I gave up and threw the remainder to our chickens. They didn’t like them any more than the people in the housing project do. Next spring, where I threw the last handful in a desperate attempt to regain control of my kitchen, I expect a large beanstalk to spring up and head for the sky.

The Privilege of being Busy

Our last blog was Sept. 22 because that’s just before Jack went to Boston on a holiday with beloved friends. I stayed home because I’m going to a conference that starts Monday and somebody needed to watch Bruce, the cats, and the chickens on our sweet little homestead.

It’s gonna be okay

On Monday the garbage disposal went out. No problem, I can bail the sink.

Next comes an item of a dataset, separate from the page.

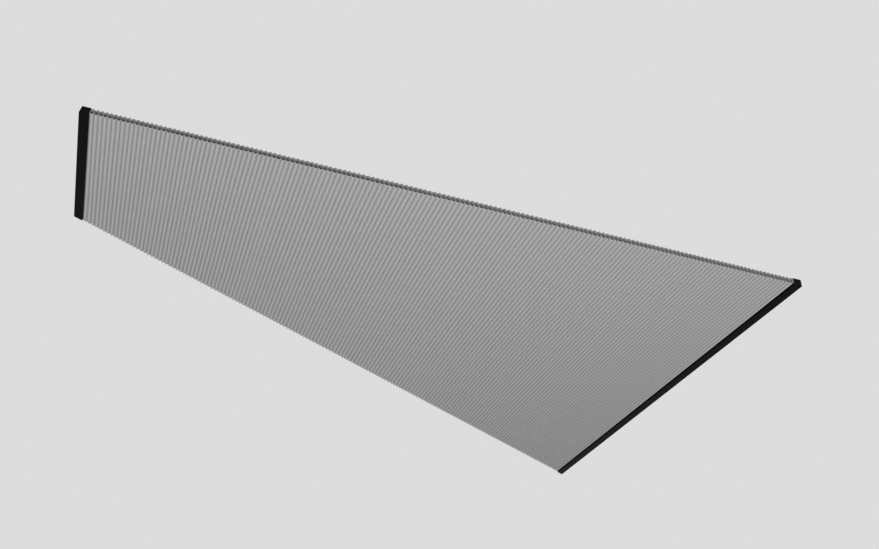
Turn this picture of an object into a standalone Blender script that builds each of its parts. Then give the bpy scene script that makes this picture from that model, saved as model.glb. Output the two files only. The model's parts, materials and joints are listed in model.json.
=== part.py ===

On Tuesday, driving home from a meeting two hours away, my vehicle began making horrible sounds and got left in a town an hour away. A friend drove me home. (Thanks Donnamarie and it’s a wonderful thing to have friends who will make round trips for you.) Neighbors across the street, fighting their own battles with serious health issues, took time out to run over and let our doggie Bruce out because I was stranded so long. It was unexpected, catching up with Donnamarie after not seeing her for over a year. So pleasant, even if the ride was forced by difficult circumstances.

On Wednesday I drove our farm truck to an awards ceremony in a posh location. I resisted the urge to park my sheep-smelling vehicle in valet, but oh it was a temptation. I went to the posh location because one of our volunteers at the Inman Village Community Nourishment Project was receiving an award for being awesome and running a food program over the summer when we didn’t have any student volunteers to do it.

On Thursday I sent query letters on my first serious piece of fiction to four agents, and covered our garden in prep for winter. And had ice cream for supper, in a waffle cone.

Today I am headed back to Inman in a rental–they didn’t have one Wednesday which is why I drove the farm truck–to run our monthly outreach of free food, fun crafts, and listening to questions the Inman Village residents have about access to services. And hopefully answer them. I was able to get the rental because another beloved friend picked me up at home and took me to the rental place, despite being up to her eyebrows in care needs for her own extended family, including three elders and an accident-prone brother. It was lovely to catch up with Nora, in forced circumstances again, but we sat in the rental lot and talked for 15 minutes, just filling each other in on grace under pressure, aka Adulting 101.

Everything that happened this week was hard, and everything is based on something wonderful and resulted in something wonderful. I have a back-up vehicle. We have awesome volunteers. I can afford a garbage disposal, and chickens on my little one-acre homestead. My husband got to spend a week with dearly beloved friends from his home country. Covering the garden started with annoyance at wind gusts and curious chickens trapping themselves under the tarp, and ended with me laughing so hard I had to sit down as the chickens danced with the fluttering plastic.

Gratitude is an amazing framework. Not comparison, not denying our feelings, but being grateful for what we have.